* WHAT THIS TASK INVOLVES *
The required output is a word-for-word copy of the lines from the line bearing "const group = new THREE.Group();" through the line bearing "from mathutils import Matrix, Vector, noise", inclusive, and no other lines.

++++++

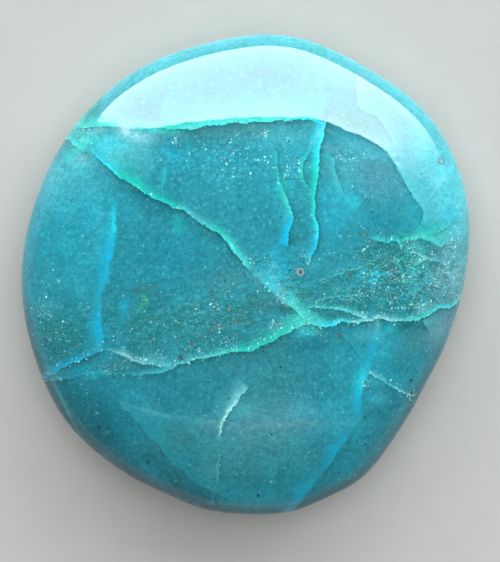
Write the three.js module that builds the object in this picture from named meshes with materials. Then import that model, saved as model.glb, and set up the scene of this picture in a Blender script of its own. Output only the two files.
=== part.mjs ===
// Polished palm stone of chrysocolla in chalcedony: one solid, tumbled and polished all over,
// with a small flat worn on its underside that it rests on.
// Units are millimetres, +Z is up, +Y runs along the stone's longest side, and the origin is
// the middle of the base, at the height of the resting face.
import * as THREE from 'three';
import { mergeVertices } from 'three/addons/utils/BufferGeometryUtils.js';

// Driving dimensions.
const WIDTH = 56;             // along X
const LENGTH = 60;            // along Y
const CROWN_HEIGHT = 9.4;     // top of the dome above the girdle, the stone's widest line
const GIRDLE_HEIGHT = 8.6;    // girdle above the resting face
const BELLY_DEPTH = 9.5;      // how far the lower dome would reach if its flat were not there
const CROWN_FULLNESS = 0.97;  // below 1 the dome is boxier than an ellipse, above 1 pointier
const BELLY_FULLNESS = 0.92;
const SEGMENTS = 20;          // divisions along each edge of the box that the stone is mapped from
const OUTLINE_STEPS = 720;    // samples on the outline curve

// Seen from above, the outline runs through these points, anticlockwise from +X. It is nearly
// round, with its longest reach near +Y and a flattened shoulder on the lower right.
const OUTLINE_POINTS = [
  [27.4, 0.0], [27.5, 10.0], [23.2, 19.5], [15.0, 25.9], [5.2, 29.9], [-5.1, 28.9],
  [-14.5, 25.1], [-21.7, 18.2], [-26.2, 9.5], [-28.0, 0.0], [-26.5, -9.7], [-22.1, -18.6],
  [-14.4, -25.0], [-9.9, -27.1], [-5.1, -29.1], [5.2, -29.5], [10.1, -27.6], [14.5, -25.2],
  [20.4, -17.2], [22.6, -13.0], [24.7, -9.0],
];

// Long, low swells that hand polishing leaves: how many times each rises and falls over
// the stone along X and Y, where it starts, and how high it stands.
const SWELLS = [
  { alongX: 1.1, alongY: 0.7, start: 0.4, height: 0.16 },
  { alongX: -0.8, alongY: 1.4, start: 2.1, height: 0.12 },
];

const stoneMaterial = new THREE.MeshStandardMaterial({
  color: 0x2f97aa,
  roughness: 0.12,
  metalness: 0.0,
});

/** The outline as a list of { angle, radius }, in order of angle from -PI to PI. */
function outlineSamples() {
  const corners = OUTLINE_POINTS.map(([x, y]) => new THREE.Vector3(x, y, 0));
  const curve = new THREE.CatmullRomCurve3(corners, true, 'centripetal');
  const samples = curve.getPoints(OUTLINE_STEPS).map((point) => ({
    angle: Math.atan2(point.y, point.x),
    radius: Math.hypot(point.x, point.y),
  }));
  return samples.sort((first, second) => first.angle - second.angle);
}

/** Distance from the middle of the stone to its outline, in the direction of an angle. */
function outlineRadius(samples, angle) {
  const next = samples.findIndex((sample) => sample.angle >= angle);
  const after = next < 0 ? samples[0] : samples[next];
  const before = next <= 0 ? samples[samples.length - 1] : samples[next - 1];
  const gap = after.angle - before.angle;
  if (gap <= 0) return after.radius;
  return THREE.MathUtils.lerp(before.radius, after.radius, (angle - before.angle) / gap);
}

/** A point of a box from -1 to 1 spread evenly over the unit sphere. */
function boxToSphere(point) {
  const xx = point.x * point.x;
  const yy = point.y * point.y;
  const zz = point.z * point.z;
  return new THREE.Vector3(
    point.x * Math.sqrt(1 - yy / 2 - zz / 2 + (yy * zz) / 3),
    point.y * Math.sqrt(1 - zz / 2 - xx / 2 + (zz * xx) / 3),
    point.z * Math.sqrt(1 - xx / 2 - yy / 2 + (xx * yy) / 3),
  );
}

/** Height of the polishing swells above or below the plain dome, for a place seen from above. */
function swellHeight(x, y) {
  return SWELLS.reduce((sum, swell) => {
    const phase = (swell.alongX * x) / WIDTH + (swell.alongY * y) / LENGTH;
    return sum + swell.height * Math.sin(2 * Math.PI * phase + swell.start);
  }, 0);
}

/** Moves a point of the unit sphere to the stone's surface. */
function sphereToStone(point, samples) {
  const reach = Math.min(1, Math.hypot(point.x, point.y));
  const angle = Math.atan2(point.y, point.x);
  const above = point.z >= 0;
  const fullness = above ? CROWN_FULLNESS : BELLY_FULLNESS;
  const radius = outlineRadius(samples, angle) * Math.pow(reach, fullness);
  const x = radius * Math.cos(angle);
  const y = radius * Math.sin(angle);
  const rise = Math.pow(Math.abs(point.z), fullness);
  const swell = swellHeight(x, y) * point.z * point.z;
  const crown = GIRDLE_HEIGHT + CROWN_HEIGHT * rise + swell;
  const belly = GIRDLE_HEIGHT - BELLY_DEPTH * rise;
  return new THREE.Vector3(x, y, above ? crown : Math.max(0, belly));
}

/** Sizes a closed shape to the stone's width and length, with its base centred on the origin. */
function fitToSize(geometry) {
  geometry.computeBoundingBox();
  const box = geometry.boundingBox;
  geometry.translate(-(box.min.x + box.max.x) / 2, -(box.min.y + box.max.y) / 2, 0);
  geometry.scale(WIDTH / (box.max.x - box.min.x), LENGTH / (box.max.y - box.min.y), 1);
}

/** The whole stone as one closed mesh. */
function stoneGeometry() {
  const box = new THREE.BoxGeometry(2, 2, 2, SEGMENTS, SEGMENTS, SEGMENTS);
  box.deleteAttribute('normal');
  box.deleteAttribute('uv');
  const geometry = mergeVertices(box);
  const samples = outlineSamples();
  const position = geometry.attributes.position;
  const corner = new THREE.Vector3();
  for (let index = 0; index < position.count; index += 1) {
    corner.fromBufferAttribute(position, index);
    const place = sphereToStone(boxToSphere(corner), samples);
    position.setXYZ(index, place.x, place.y, place.z);
  }
  fitToSize(geometry);
  geometry.computeVertexNormals();
  return geometry;
}

const group = new THREE.Group();
const stone = new THREE.Mesh(stoneGeometry(), stoneMaterial);
stone.name = 'polished_stone';
group.add(stone);

export default group;
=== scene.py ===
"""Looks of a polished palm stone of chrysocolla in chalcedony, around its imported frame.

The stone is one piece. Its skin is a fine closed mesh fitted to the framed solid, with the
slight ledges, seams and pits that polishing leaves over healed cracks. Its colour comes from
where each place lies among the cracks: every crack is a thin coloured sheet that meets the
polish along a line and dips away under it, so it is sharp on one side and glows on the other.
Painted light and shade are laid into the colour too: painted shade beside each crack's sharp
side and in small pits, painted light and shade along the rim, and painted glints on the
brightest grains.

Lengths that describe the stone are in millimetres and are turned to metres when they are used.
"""

import logging
import math
from dataclasses import dataclass, field
from enum import Enum

import bpy
import numpy as np
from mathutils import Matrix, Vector, noise


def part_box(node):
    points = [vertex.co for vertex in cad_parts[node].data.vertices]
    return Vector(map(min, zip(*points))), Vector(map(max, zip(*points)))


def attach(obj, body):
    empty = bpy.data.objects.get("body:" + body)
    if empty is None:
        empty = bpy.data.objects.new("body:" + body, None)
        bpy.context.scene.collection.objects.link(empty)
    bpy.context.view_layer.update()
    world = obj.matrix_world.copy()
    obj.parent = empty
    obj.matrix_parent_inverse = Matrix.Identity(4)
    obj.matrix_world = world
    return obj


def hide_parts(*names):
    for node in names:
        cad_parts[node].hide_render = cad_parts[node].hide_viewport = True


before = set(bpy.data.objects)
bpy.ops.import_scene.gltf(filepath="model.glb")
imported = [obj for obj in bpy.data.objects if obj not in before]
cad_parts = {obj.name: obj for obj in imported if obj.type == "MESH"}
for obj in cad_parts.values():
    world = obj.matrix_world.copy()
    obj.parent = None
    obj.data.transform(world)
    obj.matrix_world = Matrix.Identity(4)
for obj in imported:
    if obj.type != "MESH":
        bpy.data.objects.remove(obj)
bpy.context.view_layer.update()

MM = 0.001
PATCH_EDGE = 2.6      # how suddenly a soft patch ends: 2 is gentle, 8 is sharp
PATTERN_SEED = 1      # start of the soft random shifts, so that every run draws the same stone
LEAST_REACH = 2.2     # a vein always shows this far from its line, in mm
GLOW_REACH = 3.0      # how far it shows, in times its glow
NODE = "polished_stone"
BODY = "root"

log = logging.getLogger("palm_stone")

Socket = bpy.types.NodeSocket
Colour = tuple[float, float, float]
Place = tuple[float, float]
Wave = tuple[float, float, float]    # size in mm, reach in mm, and which pattern is read


class Hue(Enum):
    """Colours of the stone, as linear red, green and blue."""

    TEAL = (0.0225, 0.252, 0.315)
    DEEP = (0.007, 0.115, 0.165)
    GREY_TEAL = (0.055, 0.235, 0.265)
    OCEAN = (0.012, 0.230, 0.335)
    SKY = (0.026, 0.360, 0.465)
    PALE_SKY = (0.105, 0.535, 0.610)
    BLUE = (0.006, 0.470, 0.740)
    CYAN = (0.030, 0.730, 0.860)
    MINT = (0.016, 0.600, 0.500)
    LIGHT_MINT = (0.080, 0.690, 0.640)
    GREEN = (0.006, 0.300, 0.230)
    LIME = (0.110, 0.520, 0.200)
    HOLLOW = (0.013, 0.165, 0.165)
    UMBER = (0.055, 0.175, 0.175)
    WHITE = (0.330, 0.770, 0.830)
    # near white: the painted glint on the brightest grains, and the whitest part of a crack
    SPARK = (0.500, 1.000, 0.960)
    LILAC = (0.165, 0.360, 0.440)
    RUST = (0.130, 0.120, 0.120)
    BLUSH = (0.420, 0.400, 0.400)
    STRAW = (0.210, 0.300, 0.150)
    NIGHT = (0.004, 0.045, 0.055)


@dataclass(frozen=True)
class Vein:
    """A healed crack, as a coloured sheet that dips under the polish to the left of its line.

    Attributes:
        name: What the log calls it.
        points: Places on the crown that its line runs through, in mm from the stone's middle.
        hues: Colours along the line, evenly spread from its first point to its last.
        strength: How strongly it shows along the line, evenly spread in the same way.
        glow: How far to the left the sheet still shows through along the line, in mm.
        taper: Lengths over which the two ends fade out, in mm.
        painted_shade: Painted shade: how much darker the stone is just to the right of the line,
            from 0 to 1.
        sparkle: How thickly white grains sit along the line, the brightest of them painted glints,
            from 0 to 1.
        crisp: How sharp its line is, from 0 for a soft streak to 1 for a clean edge.
        dip: Sideways shift of the sheet for each mm of depth, along X and Y.
    """

    name: str
    points: tuple[Place, ...]
    hues: tuple[Hue, ...]
    strength: tuple[float, ...] = (1.0,)
    glow: tuple[float, ...] = (0.6,)
    taper: tuple[float, float] = (1.5, 1.5)
    painted_shade: float = 0.0
    sparkle: float = 0.0
    crisp: float = 1.0
    dip: Place = (0.22, -0.10)

    @property
    def reach(self) -> float:
        """Distance from the line past which the vein no longer shows, in mm."""
        return max(LEAST_REACH, GLOW_REACH * max(self.glow))


@dataclass(frozen=True)
class Cloud:
    """A soft patch of another colour inside the stone.

    Attributes:
        centre: Its middle on the crown, in mm.
        radii: Half its length and half its width, in mm.
        hue: Its colour.
        strength: How much of its colour shows at its middle.
        turn: Angle of its length from +X, in degrees anticlockwise.
    """

    centre: Place
    radii: Place
    hue: Hue
    strength: float
    turn: float = 0.0


@dataclass(frozen=True)
class Patch:
    """A soft oval patch where something in the stone is more than elsewhere.

    Attributes:
        centre: Its middle on the crown, in mm.
        radii: Half its length and half its width, in mm.
        amount: How much of it there is at its middle, from 0 to 1.
        turn: Angle of its length from +X, in degrees anticlockwise.
    """

    centre: Place
    radii: Place
    amount: float
    turn: float = 0.0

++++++

* WORKED ANSWER *
const group = new THREE.Group();
const stone = new THREE.Mesh(stoneGeometry(), stoneMaterial);
stone.name = 'polished_stone';
group.add(stone);

export default group;
=== scene.py ===
"""Looks of a polished palm stone of chrysocolla in chalcedony, around its imported frame.

The stone is one piece. Its skin is a fine closed mesh fitted to the framed solid, with the
slight ledges, seams and pits that polishing leaves over healed cracks. Its colour comes from
where each place lies among the cracks: every crack is a thin coloured sheet that meets the
polish along a line and dips away under it, so it is sharp on one side and glows on the other.
Painted light and shade are laid into the colour too: painted shade beside each crack's sharp
side and in small pits, painted light and shade along the rim, and painted glints on the
brightest grains.

Lengths that describe the stone are in millimetres and are turned to metres when they are used.
"""

import logging
import math
from dataclasses import dataclass, field
from enum import Enum

import bpy
import numpy as np
from mathutils import Matrix, Vector, noise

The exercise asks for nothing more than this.